Greatest hits album by Bonnie Raitt
- Released: July 10, 1990
- Genre: Rock
- Length: 75:16
- Label: Warner Brothers

Bonnie Raitt chronology
| Nick of Time (1989) | The Bonnie Raitt Collection (1990) | Luck of the Draw (1991) |

= The Bonnie Raitt Collection =

The Bonnie Raitt Collection is the first compilation album by Bonnie Raitt. It includes songs from her first nine albums while with Warner Brothers, which were released from 1971 to 1986. Raitt would go on to have much greater success with her stint with Capitol Records.

Professional ratings
Review scores
| Source | Rating |
| Allmusic | Star |
| Entertainment Weekly | A |
| Select | Star |

==Critical reception==

William Ruhlmann of AllMusic concludes his review of The Bonnie Raitt Collection with, "Even taking into account differences in taste, Raitt's choices run in the face of the preferences of fans and critics to the point that the album fails to make the case for her Warners recordings as true expressions of her talents, a case that could have been made decisively with a better selection."

Greg Sandow of Entertainment Weekly writes, "this compendium justifies itself by its quality. It reveals Raitt first as a 21-year-old blues singer, performing songs with titles like "Finest Lovin' Man" in an aching, pure voice. But already she was adding depth and, often, sadness to what she sang." He gives the album an "A" rating.

Mark Cooper of Q Magazine writes, "This personally selected compilation is a testament to Raitt's ability to make songs her own and further evidence that she isn't always the best judge of her own material."

==Track listing==

All track information and credits taken from the album's liner notes.

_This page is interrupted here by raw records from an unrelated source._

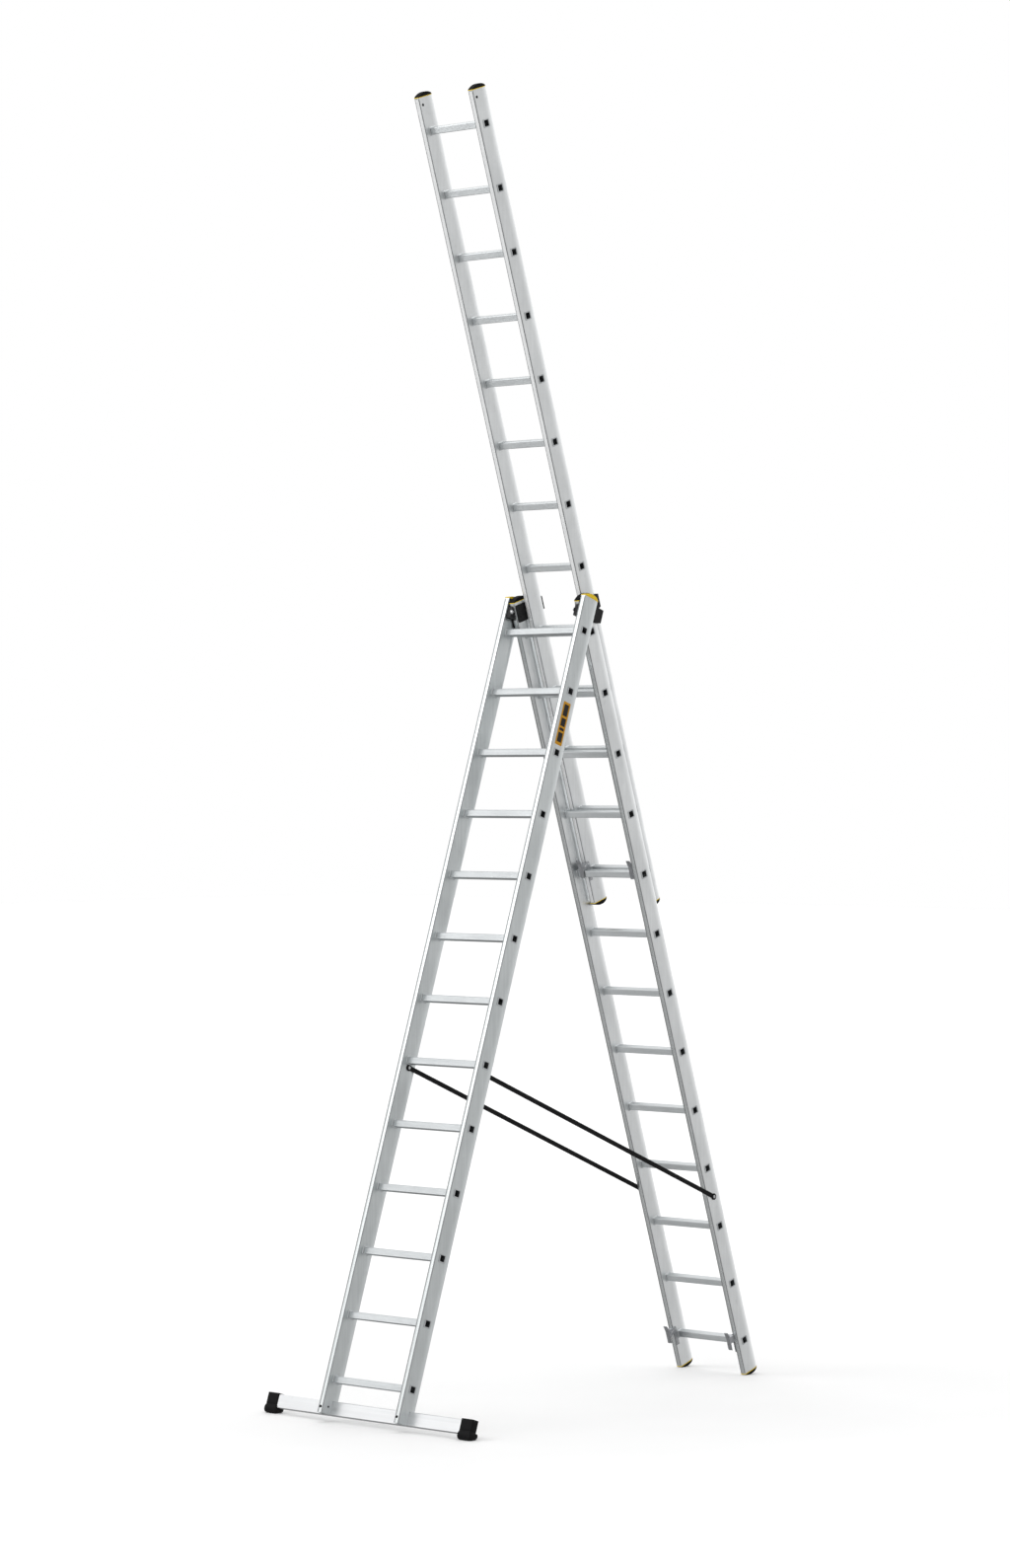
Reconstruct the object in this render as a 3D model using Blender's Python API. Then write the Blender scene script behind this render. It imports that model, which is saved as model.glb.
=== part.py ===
"""Three-part combination ladder: two sections hinged as an A-frame, the third run up behind the rear one.

Metres, +Z up. X runs across the ladder, -Y is the climbing side, and z = 0 is the floor.
A point of a section is given by `down`, its distance along the stiles below the hinge line, and `out`,
its distance in front of the hinge line, square to that section.
"""

import math

import bmesh
import bpy
from mathutils import Matrix, Vector

# The hinge line runs along X at this point.
HINGE_Y = 0.0083
HINGE_Z = 3.3880

# Tilt of the front and rear sections from the vertical.
FRONT_TILT = math.radians(18.77)
REAR_TILT = math.radians(18.28)

# Ladder layout.
RUNGS = 13
PITCH = 0.280
TOP_RUNG_DOWN = 0.048
STILE_PAST_RUNG = 0.150
SPACING = 0.061
RAISED = 8

# Stile tube. Its front and rear edges are given from the rungs' centre line.
STILE_W = 0.026
STILE_FRONT = 0.0425
STILE_REAR = 0.0535
STILE_WALL = 0.0016
NOSE_D = 0.038
FRONT_HALF = 0.236
REAR_HALF = 0.203
EXTENSION_HALF = 0.170

# Rung tube, pushed through both stiles and flared outside.
RUNG = 0.030
RUNG_WALL = 0.0015
RUNG_CHAMFER = 0.004
RUNG_PLAY = 0.0003
FLARE = 0.036
FLARE_OUT = 0.0013
FLARE_GAP = 0.0003

# Stabiliser bar across the foot of the front section, set in the stiles' rear corners.
BAR_HALF = 0.570
BAR_TALL = 0.060
BAR_THICK = 0.030
BAR_WALL = 0.002
BAR_FRONT = 0.0185
BAR_CORNER = 0.003

# Rubber boots on the bar's ends.
BOOT_LONG = 0.026
BOOT_LAP = 0.039
BOOT_WALL = 0.004
SOLE_FLARE = 0.010
SOLE_TALL = 0.012
SOLE_FRONT = 0.016
SOLE_REAR = 0.006
TIP_TAPER = 0.90
TIP_LONG = 0.006

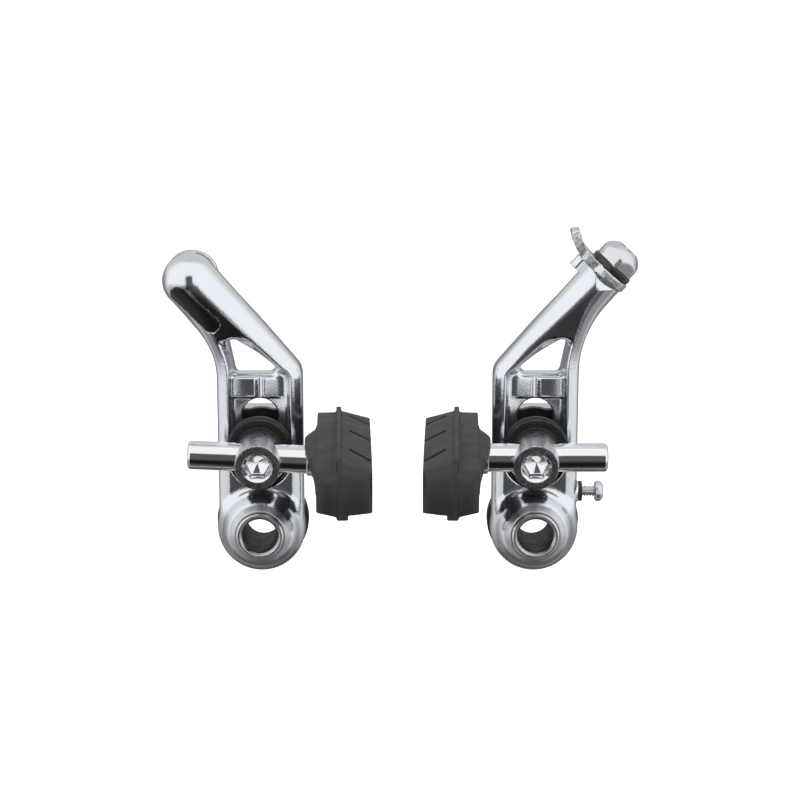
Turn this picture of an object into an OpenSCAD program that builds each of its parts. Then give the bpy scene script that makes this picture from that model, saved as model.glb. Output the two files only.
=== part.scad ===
// A cantilever rim brake: the pair of cast arms for one wheel, each with its shoe.
// Each arm is drawn seen from the front, x across and y up, with z towards the viewer.
// The part itself has Z up and the pivots along Y, with the left pivot at the origin.

/* [Pivots] */
// Distance between the two pivot axes
pivot_spacing = 62.6; // [58:0.2:80]
// Diameter of the pivot bore, for the boss on the fork
bore_d = 8; // [7:0.1:9]
// Wall of the pivot bush
bush_wall = 1.4; // [1:0.1:1.8]
// Length of the pivot bush
bush_length = 16; // [15:0.1:18]
// Running clearance of round fits, on the radius
fit_gap = 0.05; // [0.02:0.01:0.1]
// Gap between faces that move past each other
face_gap = 0.25; // [0.2:0.05:0.4]

/* [Arm] */
// Radius of the rounded lower end
hub_r = 10.1; // [9.8:0.1:11]
// Half the width of the arm over its two rails
arm_half = 9.8; // [9.5:0.1:10.2]
// Height of the back face over the rear end of the bush
arm_back = 3; // [2.6:0.1:3.4]
// Height of the recessed web's front
web_front = 7.2; // [6.8:0.1:7.6]
// Height of the rails' round front
rail_front = 10; // [9.4:0.1:10.6]
// Width of a rail
rail_w = 3; // [2.6:0.1:3.2]
// Radius of the nose's front end, around the bush
nose_r = 6.7; // [6.5:0.1:7.4]
// Length of bush that stands out of the nose
bush_proud = 0.6; // [0.3:0.1:1]
// Width of the slot for the eye bolt
slot_w = 8.2; // [7.4:0.1:8.6]
// Height of the slot's lower end over the pivot
slot_low = 12.4; // [12:0.1:13]
// Height of the slot's upper end over the pivot
slot_high = 30.2; // [29:0.1:31]
// Height of the pocket's round lower end over the pivot
pocket_low = 9.4; // [9:0.1:9.8]

/* [Head] */
// Place of the head's centre, left of the pivot
head_x = 15.3; // [14:0.1:16.5]
// Height of the head's centre over the pivot
head_y = 57.2; // [54:0.1:60]
// Radius of the head
head_r = 6.4; // [6.2:0.1:7]
// Height of the head's centre over the rear end of the bush
head_z = 6.2; // [6:0.1:6.6]
// Radius of the pocket for the cable end
cable_end_r = 3.3; // [3:0.1:3.5]
// Width of the slit that lets the cable in
slit_w = 2; // [1.6:0.1:2.4]
// Length of the black badge
badge_l = 14; // [10:0.5:15]
// Width of the black badge
badge_w = 3.7; // [3:0.1:4]

/* [Eye bolt] */
// Height of the eye bolt over the pivot
eye_h = 19.4; // [18.5:0.1:20]
// Diameter of the eye bolt's barrel
barrel_d = 10; // [9.6:0.1:11]
// Length of the barrel
barrel_l = 13.4; // [12.5:0.1:15]
// Distance of the shoe post behind the barrel's face
post_depth = 8.6; // [8:0.1:9]
// Diameter of the eye bolt's shank
shank_d = 6; // [5:0.1:6.5]
// Size of the hexagonal sockets, across flats
socket_af = 5; // [4:0.1:5.5]
// Diameter of the black washers
washer_d = 14.9; // [13:0.1:15]
// Thickness of the dished washer
dish_h = 4; // [3.4:0.1:4.4]
// Thickness of the serrated washer
serrated_h = 2.2; // [1.8:0.1:2.6]
// Number of serrations
serrations = 36; // [24:1:48]
// Thickness of the rear washer
rear_washer_h = 1.6; // [1.2:0.1:2]
// Height of the rear washer's straight top edge over the bolt's axis
rear_washer_top = 7; // [6:0.1:7.4]
// Thickness of the lock nut
nut_h = 5; // [4:0.1:6]
// Size of the lock nut, across flats
nut_af = 13.8; // [12:0.2:14.4]

/* [Shoe] */
// Diameter of the shoe post
post_d = 6.4; // [6:0.1:6.6]
// Place of the post's free end, outside the pivot
post_out = 15.6; // [12:0.1:20]
// Place of the pad's back face, inside the pivot
pad_back = 13.3; // [13:0.1:15]
// Place of the rib's outer side, inside the pivot
rib_back = 18; // [17:0.1:18.6]
// Width of the rib
rib_w = 1.7; // [1.2:0.1:2.2]
// Place of the braking face, inside the pivot
pad_face = 25.4; // [24:0.1:25.6]
// Length of the pad
pad_l = 48; // [40:0.5:52]
// Place of the pad's near end over the post's axis
pad_near = 26.6; // [22:0.1:28]
// Height of the pad at its rib
pad_h = 14.2; // [12:0.1:15]
// Radius of the curve that the pad follows, that of the rim
pad_curve = 300; // [250:1:340]
// Width of the pad's water grooves
groove_w = 1; // [0.6:0.1:1.6]

/* [Cable anchor] */
// Diameter of the anchor bolt's shank
anchor_d = 5; // [4:0.1:5]
// Diameter of the rubber ring under the anchor bolt's head
ring_d = 10.2; // [9:0.1:11]
// Thickness of the rubber ring
ring_h = 1.4; // [1:0.1:2]
// Thickness of the anchor plate
plate_h = 2.2; // [1.6:0.1:2.6]
// Height of the anchor bolt's head
anchor_head_h = 5.4; // [4.6:0.1:6]
// Size of the anchor bolt's head, across flats
anchor_af = 9; // [8:0.5:9.5]

/* [Spring] */
// Diameter of the spring wire
wire_d = 1.2; // [1:0.1:1.3]
// Wall of the spring cover
cover_wall = 1; // [0.8:0.1:1.2]
// Diameter of the tension screw
tension_d = 2.5; // [2:0.1:3]
// Height of the tension screw over the pivot
tension_y = 7.9; // [7.4:0.1:8.4]

/* [Hidden] */
$fn = 64;
// Overlap that lets two solids of one piece merge, and lets a cut pass a face
e = 0.02;
// Length of a cut that passes right through
through = 40;
bush_r = bore_d / 2 + bush_wall;
nose_front = bush_length - bush_proud;
hub_front = 9;
nose_step = 1.2;
rail_x = arm_half - rail_w / 2;
pocket_r = arm_half - rail_w + 0.5;
// Outer rail, up from the hub and round to the head: where it bends, radius, turn, straight run
left_bend = [35, 18.3, 43.4, 9];
right_bend = [36.5, 24, 33.5, 6];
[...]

| No. | Title | Writer(s) | Original album | Length |
|---|---|---|---|---|
| 1. | "Finest Lovin' Man" | Bonnie Raitt | Bonnie Raitt (1971) | 3:57 |
| 2. | "Give It Up or Let Me Go" | Raitt | Give It Up (1972) | 4:28 |
| 3. | "Women Be Wise" (live duet with Sippie Wallace at the Great American Music Hall, San Francisco, May 1976) | Wallace | Bonnie Raitt | 3:22 |
| 4. | "Under the Falling Sky" | Jackson Browne | Give It Up | 3:38 |
| 5. | "Love Me Like a Man" | Chris Smither | Give It Up | 3:10 |
| 6. | "Love Has No Pride" | Eric Kaz; Libby Titus; | Give It Up | 3:43 |
| 7. | "I Feel the Same" | Chris Smither | Takin' My Time (1973) | 4:39 |
| 8. | "Guilty" | Randy Newman | Takin' My Time | 2:58 |
| 9. | "Angel from Montgomery" (edited live duet with John Prine at the Arie Crown Theater, Chicago, January 1985) | Prine | Streetlights (1974) | 3:59 |
| 10. | "What Is Success" | Allen Toussaint | Streetlights | 3:26 |
| 11. | "My First Night Alone Without You" | Kin Vassy | Home Plate (1975) | 3:01 |
| 12. | "Sugar Mama" | Glen Clark | Home Plate | 3:44 |
| 13. | "Louise" | Paul Siebel | Sweet Forgiveness (1977) | 2:43 |
| 14. | "About To Make Me Leave Home" | Earl Randall | Sweet Forgiveness | 4:11 |
| 15. | "Runaway" | Max Crook; Del Shannon; | Sweet Forgiveness | 3:53 |
| 16. | "The Glow" | Veyler Hildebrand | The Glow (1979) | 4:08 |
| 17. | "(Goin') Wild for You Baby" | David Batteau; Tom Snow; | The Glow | 5:26 |
| 18. | "Willya Wontcha" | Johnny Lee Schell | Green Light (1982) | 3:21 |
| 19. | "True Love Is Hard to Find" | Frederick Hibbert | Nine Lives (1986) | 3:37 |
| 20. | "No Way to Treat a Lady" | Bryan Adams; Jim Vallance; | Nine Lives | 3:52 |
| Total length: |  |  |  | 75:16 |

==Charts and certifications==

| Chart (1990) | Peak position |
|---|---|
| US Billboard 200 | 61 |

| Region | Certification | Certified units/sales |
| United States (RIAA) | Gold | 500,000^{^} |
^{^} Shipments figures based on certification alone.